APPLICATION OF ARTICLE 41 OF THE CONVENTION

13. The applicant claimed 15,000 euros (EUR) in respect of non-pecuniary damage and 1,000 euros (EUR) in respect of costs and expenses incurred before the domestic courts and in the proceedings before the Court.

14. The Government contested those claims.

15. The Court awards the applicant EUR 6,000 in respect of non‑pecuniary damage, plus any tax that may be chargeable. Regard being had to the absence of any documents in support of the applicant’s claim in respect of costs and expenses, the Court rejects it.
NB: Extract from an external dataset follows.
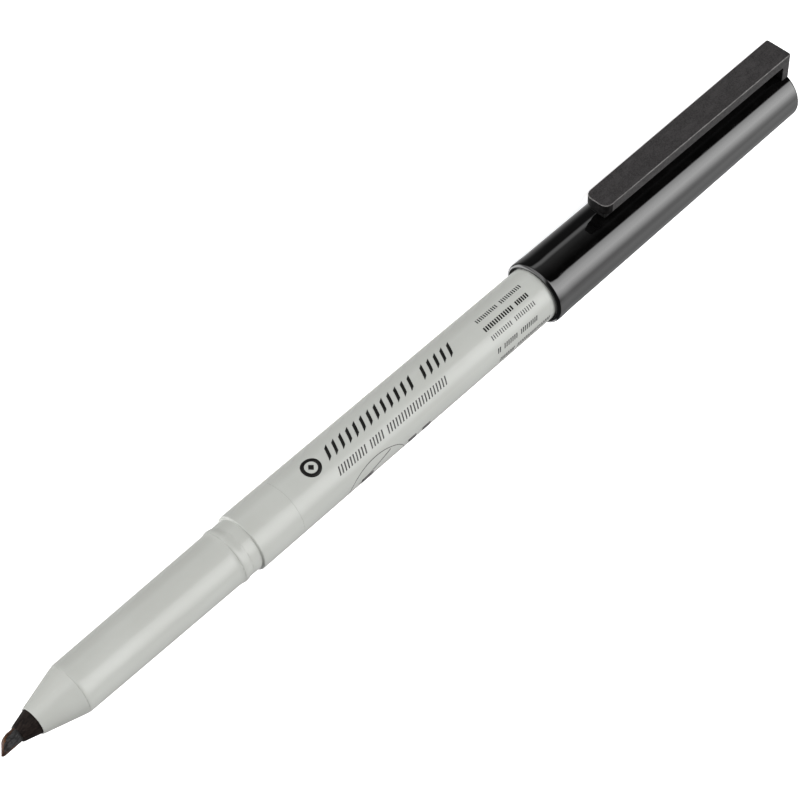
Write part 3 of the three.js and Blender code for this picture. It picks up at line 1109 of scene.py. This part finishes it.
def make_camera():
    """Looks from the nib's end of the pen, level with it, rolled so that the cap is at the upper right."""
    swing, roll = math.radians(CAMERA["swing"]), math.radians(CAMERA["roll"])
    back = -math.sin(swing) * AXIS_ALONG + math.cos(swing) * NEAR
    toward_cap = math.cos(swing) * AXIS_ALONG + math.sin(swing) * NEAR
    right = math.cos(roll) * toward_cap + math.sin(roll) * UP
    top = math.sin(roll) * toward_cap - math.cos(roll) * UP
    look = PEN @ Vector((CAMERA["station"], 0, 0)) - UP * CAMERA["below"] * MM
    data = bpy.data.cameras.new("camera")
    data.lens = CAMERA["lens"]
    data.sensor_width = CAMERA["sensor"]
    data.clip_start = CAMERA["near"]
    data.clip_end = CAMERA["far"]
    camera = linked("camera", data)
    camera.matrix_world = Matrix.Translation(look + back * CAMERA["distance"] * MM) @ Matrix(
        (right, top, back)).transposed().to_4x4()
    bpy.context.scene.camera = camera


# Radii in metres.
FLOOR = dict(radius=6.0, flats=96, albedo=0.8, roughness=0.9, glow=0.93)
DOME = dict(radius=5.5, flats=48, rings=24, glow=1.15)


def make_floor():
    """Pale glowing floor. It blocks no light, so the studio lights the pen's underside too."""
    bm = bmesh.new()
    bmesh.ops.create_circle(bm, cap_ends=True, segments=FLOOR["flats"], radius=FLOOR["radius"])
    floor = linked("floor", mesh_of(bm, "floor"))
    floor.location.z = CAD_BOX[0].z
    finish = Finish("floor_white", FLOOR["roughness"], specular=0.0)
    for key, value in (("Base Color", (FLOOR["albedo"],) * 3 + (1.0,)), ("Emission Color", (1.0,) * 4),
                       ("Emission Strength", FLOOR["glow"])):
        finish.shader.inputs[key].default_value = value
    floor.data.materials.append(finish.material)
    floor.visible_glossy = False
    floor.visible_diffuse = False
    floor.visible_shadow = False


def make_dome():
    """White backdrop all round, which only the camera sees."""
    bm = bmesh.new()
    bmesh.ops.create_uvsphere(bm, u_segments=DOME["flats"], v_segments=DOME["rings"], radius=DOME["radius"])
    mesh = mesh_of(bm, "backdrop")
    mesh.shade_smooth()
    dome = linked("backdrop", mesh)
    material = bpy.data.materials.new("backdrop_white")
    nodes = Nodes(material)
    glow = nodes.add("ShaderNodeEmission", {"Strength": DOME["glow"]})
    nodes.join(glow.outputs[0], nodes.add("ShaderNodeOutputMaterial").inputs["Surface"])
    mesh.materials.append(material)
    for ray in ("diffuse", "glossy", "transmission", "volume_scatter", "shadow"):
        setattr(dome, "visible_" + ray, False)


# The studio's lights: radiance by direction round the pen, in degrees from NEAR toward UP. Each has a window,
# its share by direction along the pen, from -1 toward the nib to 1 toward the cap.
STUDIO = [(-180, 1.4), (-165, 1), (-150, 0.6), (-128, 0.36), (-116, 0.12), (-106, 0.05), (-77, 0.05),
          (-71, 1.1), (-64, 1.1), (-57, 0.28), (-45, 0.20), (-32, 0.10), (-8, 0.01), (60, 0.01), (74, 0.40),
          (84, 1.08), (100, 1.18), (122, 0.74), (150, 0.50), (180, 0.42)]
STUDIO_WINDOW = [(-1, 0), (0, 0), (0.18, 1), (1, 1)]
SOFTBOX = [(-180, 0), (9, 0), (12, 2.9), (30, 4.3), (45, 4.7), (58, 3.3), (68, 1.8), (73, 1.1),
           (79, 0.3), (84, 0), (180, 0)]
SOFTBOX_SLANT = 0.65  # radians that the softbox drops for each unit toward the nib
SOFTBOX_MIDDLE = 0.52  # where along the pen the softbox's angles are stated
SOFTBOX_WINDOW = [(-1, 0), (0.02, 0), (0.12, 1), (0.68, 1), (0.85, 0), (1, 0)]
BEHIND = [(-180, 3), (-152, 3), (-145, 0), (145, 0), (152, 3), (180, 3)]
BEHIND_WINDOW = [(-1, 0), (-0.33, 0), (-0.25, 1), (-0.05, 1), (0.08, 0), (1, 0)]
FRONT = [(-180, 0.05), (-163, 0.3), (-150, 4), (-120, 4), (-106, 1), (-90, 1), (-75, 2.1), (-25, 2.1),
          (0, 0.15), (30, 0.05), (180, 0.05)]
FRONT_WINDOW = [(-1, 1), (-0.25, 1), (-0.05, 0), (1, 0)]


class Studio(Nodes):
    """World light by direction."""

    def __init__(self):
        world = bpy.data.worlds.new("studio")
        bpy.context.scene.world = world
        super().__init__(world)
        self.direction = self.add("ShaderNodeTexCoord").outputs["Generated"]

    def part(self, vector):
        """How far the direction goes along a vector."""
        node = self.add("ShaderNodeVectorMath", {1: vector}, operation="DOT_PRODUCT")
        self.join(self.direction, node.inputs[0])
        return node.outputs["Value"]

    def math(self, operation, a, b):
        """The result of an operation on two numbers or outputs."""
        node = self.add("ShaderNodeMath", operation=operation)
        for socket, value in zip(node.inputs, (a, b)):
            if isinstance(value, (int, float)):
                socket.default_value = value
            else:
                self.join(value, socket)
        return node.outputs[0]

    def curve(self, value, points):
        """Straight lines through points, by a ramp over the points' own range."""
        low, high = points[0][0], points[-1][0]
        peak = max(p[1] for p in points)
        share = self.math("DIVIDE", self.math("SUBTRACT", value, low), high - low)
        ramp = self.add("ShaderNodeValToRGB")
        elements = ramp.color_ramp.elements
        elements[0].position, elements[1].position = 0.0, 1.0
        for x, y in points[1:-1]:
            elements.new((x - low) / (high - low)).color = (*[y / peak] * 3, 1.0)
        for element, y in ((elements[0], points[0][1]), (elements[-1], points[-1][1])):
            element.color = (*[y / peak] * 3, 1.0)
        self.join(share, ramp.inputs["Fac"])
        return self.math("MULTIPLY", ramp.outputs["Color"], peak)


def make_light():
    s = Studio()
    along = s.part(AXIS_ALONG)
    turn = s.math("ARCTAN2", s.part(UP), s.part(NEAR))
    degrees = s.math("MULTIPLY", turn, math.degrees(1))
    drop = s.math("MULTIPLY", s.math("SUBTRACT", along, SOFTBOX_MIDDLE), math.degrees(SOFTBOX_SLANT))
    softbox = s.math("MULTIPLY", s.curve(s.math("SUBTRACT", degrees, drop), SOFTBOX),
                     s.curve(along, SOFTBOX_WINDOW))
    total = softbox
    for level, window in ((STUDIO, STUDIO_WINDOW), (BEHIND, BEHIND_WINDOW), (FRONT, FRONT_WINDOW)):
        total = s.math("ADD", total, s.math("MULTIPLY", s.curve(degrees, level), s.curve(along, window)))
    background = s.add("ShaderNodeBackground")
    s.join(total, background.inputs["Strength"])
    s.join(background.outputs[0], s.add("ShaderNodeOutputWorld").inputs["Surface"])


# Places, sizes and distance in metres, turn in degrees from NEAR toward UP.
OVERHEAD = dict(place=(0.0, 0.12, 0.75), size=(0.9, 0.35), watts=1.4)
FILL = dict(turn=-24.0, toward_nib=0.35, distance=1.0, size=(0.7, 0.5), watts=3.0)
REAR = dict(place=(-0.4, 0.8, 0.35), size=(0.7, 0.5), watts=2.0)


def area_light(name, place, size, watts):
    """Soft rectangular light that faces the middle of the pen."""
    data = bpy.data.lights.new(name, "AREA")
    data.shape = "RECTANGLE"
    data.size, data.size_y = size
    data.energy = watts
    light = linked(name, data)
    light.location = place
    light.rotation_euler = (-Vector(place)).to_track_quat("-Z", "Y").to_euler()
    return light


def make_lamps():
    """Lights from above, from the camera's side and from behind. None of them leaves a highlight."""
    overhead = area_light("overhead", OVERHEAD["place"], OVERHEAD["size"], OVERHEAD["watts"])
    turn = math.radians(FILL["turn"])
    toward = NEAR * math.cos(turn) + UP * math.sin(turn) - AXIS_ALONG * FILL["toward_nib"]
    place = toward.normalized() * FILL["distance"]
    fill = area_light("fill", place, FILL["size"], FILL["watts"])
    rear = area_light("rear_fill", REAR["place"], REAR["size"], REAR["watts"])
    for light in (overhead, fill, rear):
        light.visible_glossy = False


build_pen()
build_cap()
make_camera()
make_floor()
make_dome()
make_light()
make_lamps()
bpy.context.scene.view_settings.view_transform = "Standard"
FOR THESE REASONS, THE COURT, UNANIMOUSLY,

1. Declares the complaints under Article 6 §§ 1 and 3 (d) and Article 11 of the Convention in respect of the first episode, as well as the complaint under Article 2 of Protocol No. 7 in respect of the second episode, admissible;

2. Holds that there has been a violation of Article 6 §§ 1 and 3 (d) of the Convention in respect of the first episode;

3. Holds that there has been a violation of Article 11 of the Convention in respect of the first episode;

4. Holds that there has been a violation of Article 2 of Protocol No. 7 in respect of the second episode;

5. Holds that there is no need to examine the remaining complaints;

6. Holds

(a) that the respondent State is to pay the applicant, within three months, EUR 6,000 (six thousand euros), plus any tax that may be chargeable, in respect of non-pecuniary damage;

(b) that from the expiry of the above-mentioned three months until settlement simple interest shall be payable on the above amount at a rate equal to the marginal lending rate of the European Central Bank during the default period plus three percentage points;

7. Dismisses the remainder of the applicant’s claim for just satisfaction.

Done in English, and notified in writing on 22 September 2022, pursuant to Rule 77 §§ 2 and 3 of the Rules of Court.

Martina Keller                     Mārtiņš Mits
Deputy Registrar                    President

_______________

[1] Punishable by a fine or correctional works or administrative detention for up to fifteen days.
[2] Equivalent to about 24 euros at the material time.